Maisema is above all a visual work. The fundamentality of geometric forms and the fragmented, complex observation bring cubism to mind, while the independent role of colour recalls impressionism. It is also easy to imagine the work as a film in which the camera follows the gaze of the main character, accompanying the topography and moving rapidly from low to high.

‘The use of what might be called a subjective camera was a conscious choice, as is a certain cubist method. Another starting-point was the formal structures of music. I wanted to write about how landscape changes, how it behaves differently at different times – sometimes it is threatening, sometimes it fragments, goes far away, sometimes I see it as surfaces, sometimes as colours.’

There is a story to Maisema, too. A parachutist is dropped in a strange landscape, and it is a shock: he has lost his self and has to rebuild both it and his language.

‘It was the story that freed me to write without a story. The leap into the new made it possible to set out from zero, provided a framework in which I could freely submerge myself and set out to construct language from the very beginning.’

The question of why Lassi Nummi became a poet has recently been giving Lassi Nummi pause for thought. Among the reasons he mentions his many extra-literary tasks.

‘During my “social period” I was on the board of the Writers’ Union, and its chairman from 1969 to 1972; after that I worked for the Uusi Suomi newspaper and for the PEN Club, whose chairman I was from 1983 to 1988. I was a member of the Bible translation committee for the entire period of its existence, 17 years. A completely different choice would have been to become either a Buddhist or a Christian monk, or then to be a really convinced down-and-out- that might have been the most elegant solution. One could have regulated one’s liquid intake, but the freedom of movement would have been pleasant. At the moment I am working out how much of my original conviction is really left. I wonder whether I didn’t write my best texts in 1948 and 1949.’

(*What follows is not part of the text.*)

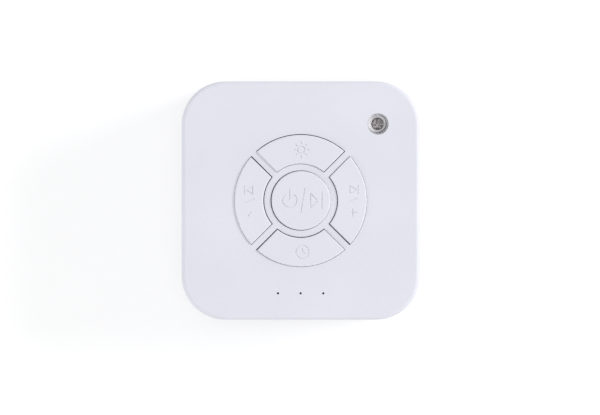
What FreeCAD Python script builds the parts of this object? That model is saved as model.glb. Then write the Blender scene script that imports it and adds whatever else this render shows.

Nummi’s first work, Intohimo olemassaoloon, has been hailed by many as a flagship of modernism. From a contemporary perspective, this is surprising, particularly in the light of English-language modernism – most of the poems in the collection are metrical, and they are fairly traditional in their imagery. Nummi says he, too, has wondered about this.

‘Intohimo olemassaoloon is definitely more old-fashioned than its reputation. Perhaps I was declared a modernist before there was any real evidence for it. Many people knew about my “peculiar novel”, and perhaps my poetry was read through my prose.’

The imagery, free verse and speech-like quality of modernism form only one strand in Nummi’s work. His central programme is not so much a formal revolution as the cultivation of numerous different poetic forms and traditions. Romantic pastorals and Chinese poetry are visible, for example, in his collection Vuoripaimen (‘Mountain shepherd’), which appeared in the same year as his first work.

‘Vuoripaimen, too, was considered surprisingly modern. It is in the Finnish tradition of free metre. In the end, I am a fairly old-fashioned poet.’

For Nummi, the 1950s marked the search for a synthesis between modernism and traditionalism. The monumental collection Tahdon sinun kuulevan (‘I want you to hear’), which appeared in 1954, had a mixed reception.

‘In some big newspapers it was praised, but my own generation panned it. It was “unsuitably broad”; according to the prevailing aesthetic, a collection of poetry had to be thin and carefully chosen. Perhaps the form of the book as a whole didn’t really work, but the fact that I was defending the place of traditional, rhymed form alongside free and modern poetry may have played its part.

‘The sequence “Chaconne”, which I published in my next collection, Taivaan ja maan merkit (‘Marks of sky and earth’), was a clear turning point; I managed to find a temporary solution to the the problem of modernism and tradition, and the poem also became a synthesis of my world-view up to then. “Chaconne” is written in the form of a stream-of-consciousness monologue, and it has strongly romantic elements.’

‘Chaconne’ was written in four days, something which surprised even the poet himself. Nummi, who generally characterises himself as ‘deliberate and purposeful’, is nevertheless cautious in speaking of inspiration.

Nummi has a living relationship with metre, and finding a new metre has often been the prime force behind a poem or collection.

‘That is what happened with my first poem with “free hexameters”, which I wrote in 1956; in it, the metre came to me all at once, as a gift. The poem was not published until Portaikko pilvissä (‘A stairway in the clouds’), as its opening poem, in 1992, but it is still an anomaly in my work as a whole: it is a visionary, surrealist poem that somehow horrifies me, but may – who knows – be a prologue to what I write in the future. That is, if I go on writing poetry; it may be that the future is nothing but prose….’

Diversity is visible in Nummi’s poetry both in the richness of literary taditions and on the religious level. His nature poetry is characterised by pantheism, his love poetry addresses both the loved one and divinity. Wonderment, opening up to the world, is at one extreme the anxiety brought by emptiness and at the other a visionary moment of meaning.

‘I suppose I must be a fairly simple person, since the wonder of existence continues to amaze me. It always seems to be the same basic experience, even though there are differences in tone and aroma.

‘The “Chaconne” sequence is also a synthesis in the religious sense. The charismatic Christian background of my parents is present, but “Lord Christ” comes from Lorca: through Jarno Pennanen’s Lorca translations I realised that I could put it into a poem. A Christian interpretation is present in my texts as one possibility. There is much between the dogmatic Christ and the humanised Christ: teacher, proclaimer of love, victim, crucifix. I think the cross is present in many of my trees, although I do not sense that image in the trees of Maisema.’